▶ Data shown:

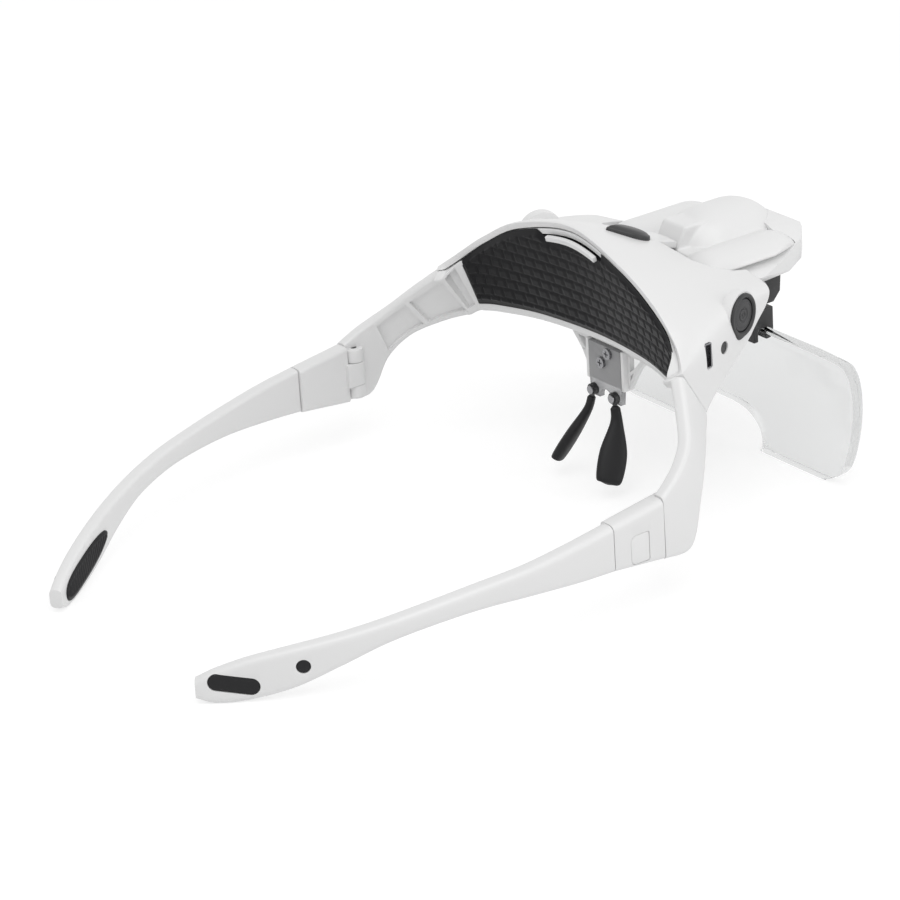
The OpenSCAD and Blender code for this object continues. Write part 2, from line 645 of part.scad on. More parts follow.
// Lens bracket, holder and plate
lens_pin_y = -97;
lens_pin_z = 53;
bracket_ear = 3.4;
bracket_low = 50.5;
bracket_rear_y = -58;
holder_half = bracket_half - bracket_ear - 0.2;
lens_y = -97.7;
lens_top = 39.2;
tab_half = 15.6;
module along_x(from, to) {
    translate([from, 0, 0]) rotate([90, 0, 90]) linear_extrude(to - from) children();
}
module lens_bracket() {
    color(black) difference() {
        union() {
            along_x(-bracket_half, bracket_half)
                polygon([[bracket_rear_y, shelf_low], [bracket_rear_y, bracket_low], [-92.5, bracket_low],
                    [-92.5, 55.2], [shelf_front_y, 55.2], [shelf_front_y, shelf_low]]);
            for (x = [-bracket_half, bracket_half - bracket_ear])
                along_x(x, x + bracket_ear)
                    polygon([[-104, 55.2], [-103.6, 50], [-101, 47.2], [-94, 47.2], [-92, 49.5],
                        [-92, 55.2]]);
        }
        translate([-30, lens_pin_y, lens_pin_z]) rotate([0, 90, 0]) cylinder(d = lens_pin_d, h = 60);
        for (side = [-1, 1])
            translate([side * bracket_screw[0], bracket_screw[1], bracket_low - 1])
                cylinder(d = screw_hole, h = 10);
    }
}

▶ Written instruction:
Extract all of the data above without altering anything.

▶ Exercise solution:
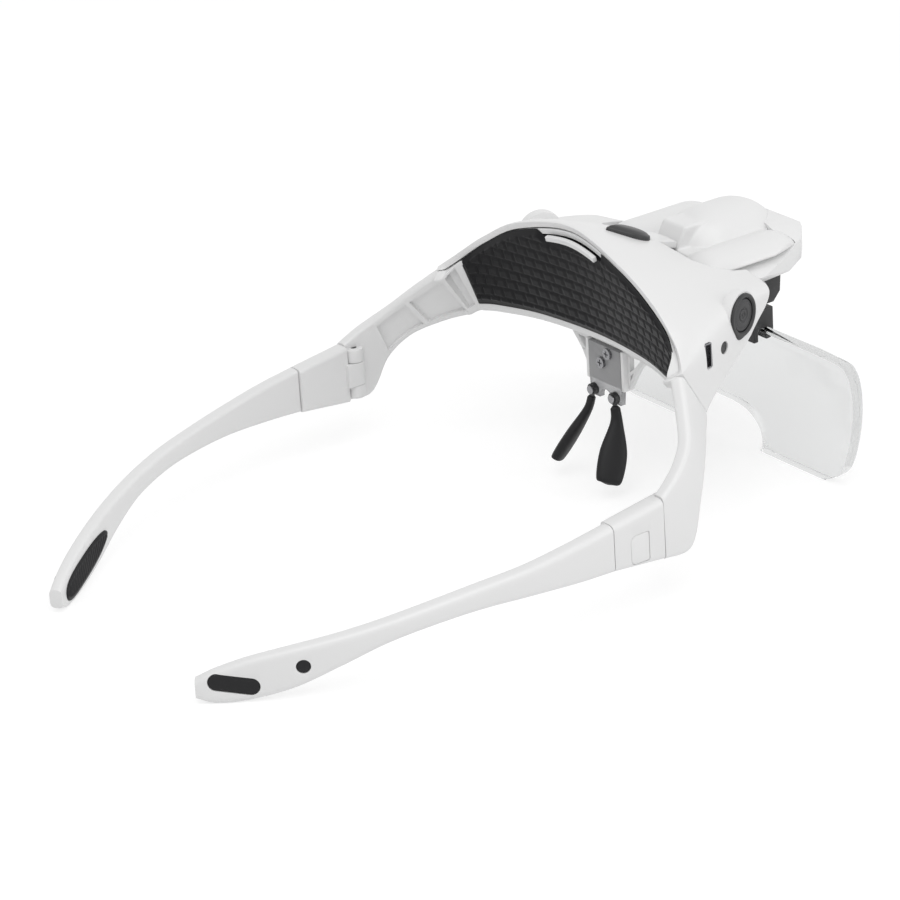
The OpenSCAD and Blender code for this object continues. Write part 2, from line 645 of part.scad on. More parts follow.
// Lens bracket, holder and plate
lens_pin_y = -97;
lens_pin_z = 53;
bracket_ear = 3.4;
bracket_low = 50.5;
bracket_rear_y = -58;
holder_half = bracket_half - bracket_ear - 0.2;
lens_y = -97.7;
lens_top = 39.2;
tab_half = 15.6;
module along_x(from, to) {
    translate([from, 0, 0]) rotate([90, 0, 90]) linear_extrude(to - from) children();
}
module lens_bracket() {
    color(black) difference() {
        union() {
            along_x(-bracket_half, bracket_half)
                polygon([[bracket_rear_y, shelf_low], [bracket_rear_y, bracket_low], [-92.5, bracket_low],
                    [-92.5, 55.2], [shelf_front_y, 55.2], [shelf_front_y, shelf_low]]);
            for (x = [-bracket_half, bracket_half - bracket_ear])
                along_x(x, x + bracket_ear)
                    polygon([[-104, 55.2], [-103.6, 50], [-101, 47.2], [-94, 47.2], [-92, 49.5],
                        [-92, 55.2]]);
        }
        translate([-30, lens_pin_y, lens_pin_z]) rotate([0, 90, 0]) cylinder(d = lens_pin_d, h = 60);
        for (side = [-1, 1])
            translate([side * bracket_screw[0], bracket_screw[1], bracket_low - 1])
                cylinder(d = screw_hole, h = 10);
    }
}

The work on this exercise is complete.